Surface waveguides for telecom applications are typically SiO2-based, low-contrast surface waveguides because these
applications are dominated by the need for low optical attenuation and low polarization effects across the 1300-1600 nm
band. Conventional waveguides, however, comprise films as thick as 20 micron and have minimum bend radii of tens of
millimeters. These factors make conventional waveguide circuits large and expensive, and this has limited their use to
relatively few applications.
In the integrated optical sensing field, the waveguides typically used are (very) high-contrast waveguides. Here,
especially Si3N4-core waveguides are well-known to offer much smaller bending radii (tens to hundreds of microns)
due to stronger mode confinement to the core. Since they also typically comprise sub-micron core-thickness and
cladding-thickness of only a few microns, high-contrast waveguides promise lower cost than low-contrast waveguides.

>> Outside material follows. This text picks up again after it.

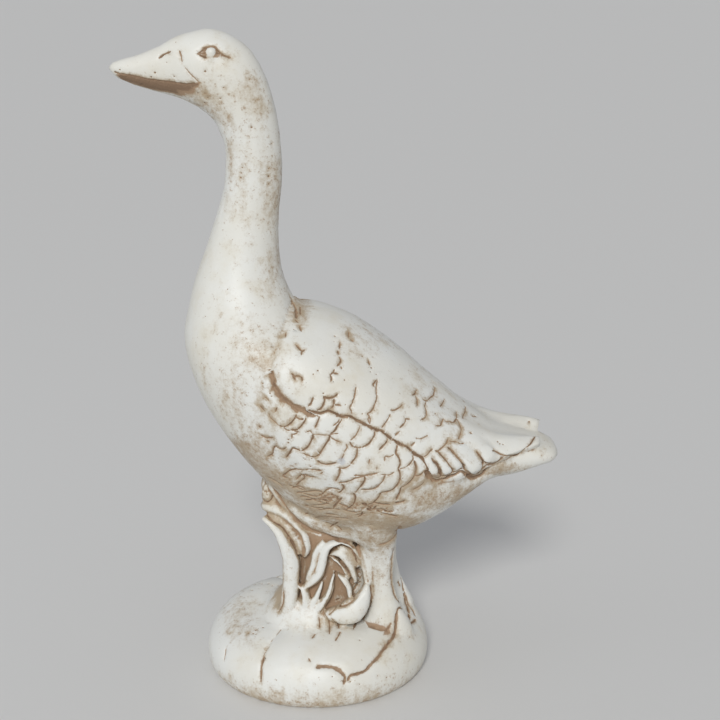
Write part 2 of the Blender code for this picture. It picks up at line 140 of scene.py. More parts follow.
# Leaves from root to tip: x, distance from the middle plane, z and half width.
Leaf = namedtuple("Leaf", "name facing thick path")
MIDDLE_LEAF = Leaf("curled", (-1, 0, 0.5), 8, (
    (0, 0, 112, 26), (-12, 0, 148, 27), (-24, 0, 176, 26), (-38, 0, 196, 23),
    (-49, 0, 208, 19), (-55, 0, 219, 15), (-52, 0, 230, 9)))
SIDE_LEAVES = (
    Leaf("outer blade", (-0.35, -1, 0), 9, (
        (-36, 30, 50, 15), (-33, 32, 72, 12), (-31, 34, 95, 10), (-29, 35, 112, 9.8),
        (-28.5, 36, 127, 9.8), (-28.5, 36, 143, 9.8), (-32, 36, 156, 8.6), (-36, 35, 165, 7),
        (-41, 33, 176, 5.8), (-49, 30, 185, 4.4), (-58, 26, 191, 3))),
    Leaf("front blade", (-1, -0.25, 0), 7, (
        (-33, 8, 50, 12), (-31, 8, 72, 11), (-29, 8, 95, 10), (-28, 8, 120, 10),
        (-29, 8, 143, 10), (-33, 8, 160, 10), (-39, 8, 176, 9), (-46, 8, 190, 7))),
    Leaf("roll of the hood", (-0.2, -1, 0.25), 7, (
        (-57, 14, 200, 5), (-54, 20, 200, 6.4), (-47, 25, 200, 5.8), (-38, 29, 197, 5),
        (-31, 32, 193, 4.4), (-21, 35, 184, 4), (-13, 37, 175, 4), (-10, 38, 165, 3.8),
        (-9, 38, 156, 2.8), (-11, 37, 148, 1.2))),
    Leaf("knob of the hood", (-0.4, -1, 0), 8, (
        (-49, 15, 195, 8), (-50.5, 17, 203, 10), (-51.5, 18, 212, 10), (-52, 18, 220, 8.6),
        (-51, 17, 227, 4.6))),
    Leaf("side of the hood", (-0.1, -1, 0.1), 6, (
        (-50, 22, 193, 4), (-42, 27, 187, 6.4), (-32, 31, 178, 7.4), (-24, 33, 167, 7),
        (-17, 34, 157, 5.6), (-13, 34, 145, 2.6))),
    Leaf("web of the hood", (-0.1, -1, 0.1), 7, (
        (-53, 13, 214, 6), (-44, 17, 206, 8), (-32, 21, 194, 9), (-20, 25, 182, 9),
        (-8, 28, 168, 9), (0, 29, 152, 8))),
    Leaf("belly over the foliage", (-0.35, -1, -0.35), 14, (
        (-48, 20, 240, 9), (-36, 26, 224, 13), (-22, 30, 209, 15), (-6, 33, 197, 16),
        (10, 35, 192, 16), (28, 39, 187, 18), (44, 41, 184, 18),
        (56, 42, 184, 16))),
    Leaf("scroll", (0, -1, 0), 7, (
        (-12, 36, 108, 2.4), (-9, 38, 113, 4.2), (-2, 41, 120, 5.2), (4, 43, 129, 5.4),
        (7, 44, 141, 5.2), (9, 44, 152, 4.8), (13, 44, 162, 4.4), (21, 44, 167, 3.2),
        (30, 43, 168, 2.8), (39, 42, 163, 2.6), (44, 41, 156, 2.4), (49, 40, 146, 1.4))),
    Leaf("rib of the scroll", (0, -1, 0), 6, (
        (-12, 36, 116, 1.8), (-8, 38, 126, 3.2), (-3, 40, 139, 3.6), (-1, 41, 151, 3.6),
        (3, 42, 160, 3.4), (9, 41, 168, 2))),
    Leaf("web of the scroll", (0, -1, 0), 5, (
        (24, 36, 160, 3), (31, 38, 158, 4.6), (38, 38, 152, 5), (43, 38, 144, 4.6),
        (47, 37, 135, 2.5))),
    Leaf("inner scroll", (0, -1, 0), 6, (
        (16, 38, 151, 2.2), (27, 40, 152, 4.4), (34, 40, 144, 4.6), (39, 39, 133, 4.4),
        (43, 38, 122, 3.6), (44, 38, 116, 1.8))),
    Leaf("inner rib", (0, -1, 0), 6.5, (
        (14, 37, 149, 1.2), (23, 40, 144, 1.9), (30, 40, 136, 2), (34, 39, 127, 1.9),
        (37, 38, 120, 1))),
    Leaf("inner blade", (0, -1, 0.1), 7.5, (
        (2, 40, 80, 6), (6, 42, 90, 5), (11, 43, 98, 4.2), (16, 43, 109, 3.4),
        (18, 42, 120, 2.4), (20, 41, 128, 1))),
    Leaf("second blade", (0, -1, 0.1), 6, (
        (-8, 38, 82, 4), (-5, 40, 90, 3.4), (0, 41, 99, 3), (4, 41, 109, 2.4),
        (7, 40, 118, 1))),
    Leaf("hook", (0, -1, 0), 7, (
        (38, 40, 96, 2.8), (38, 41, 102, 3.2), (36, 42, 113, 3.4), (31, 42, 121, 2.8),
        (24, 40, 127, 1.1))),
    Leaf("cup", (0.1, -1, 0.35), 11, (
        (14, 42, 78, 6), (22, 47, 80, 10), (31, 50, 82, 13), (40, 51, 86, 14.5),
        (48, 49, 93, 12), (54, 45, 104, 7.6), (57, 41, 115, 3))),
    Leaf("fillet of the leg", (-0.3, -1, 0), 8, (
        (62, 32, 92, 3), (60, 34, 104, 4.5), (59, 36, 118, 5.5), (58, 37, 132, 7),
        (57, 38, 146, 8.5), (56, 38, 158, 10), (56, 37, 170, 10))),
    Leaf("sprout", (-0.3, -1, 0), 7, (
        (-14, 38, 80, 3), (-12, 39, 90, 4), (-12, 39, 101, 4), (-15, 38, 109, 3.4),
        (-21, 37, 112, 1.6))),
)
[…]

Their use in telecom applications has been limited, however, due to strong polarization effects. Recently, LioniX, BV
has developed the TriPleXTM waveguide, which promises to be a well-suited platform for both telecom and sensing
applications and is based on low-cost, CMOS-compatible LPCVD processing. TriPleXtTM technology provides high-contrast
waveguides with very low channel attenuation and modal birefringence that is controlled through waveguide
design alone. Early experiments on typical geometries show promising waveguide characteristics (attenuation << 0.5
dB/cm, IL ≤ -2 dB, PDL << 1 dB, bend radius << 1 mm).
In this paper, we present the characteristics of this TriPleXTM technology, and show devices that have demonstrated
utility in telecom and/or sensor applications using medium and high-contrast waveguides. Experimental results for an
MZI-based sensor platform, suitable for liquid or gaseous sensing, are also provided.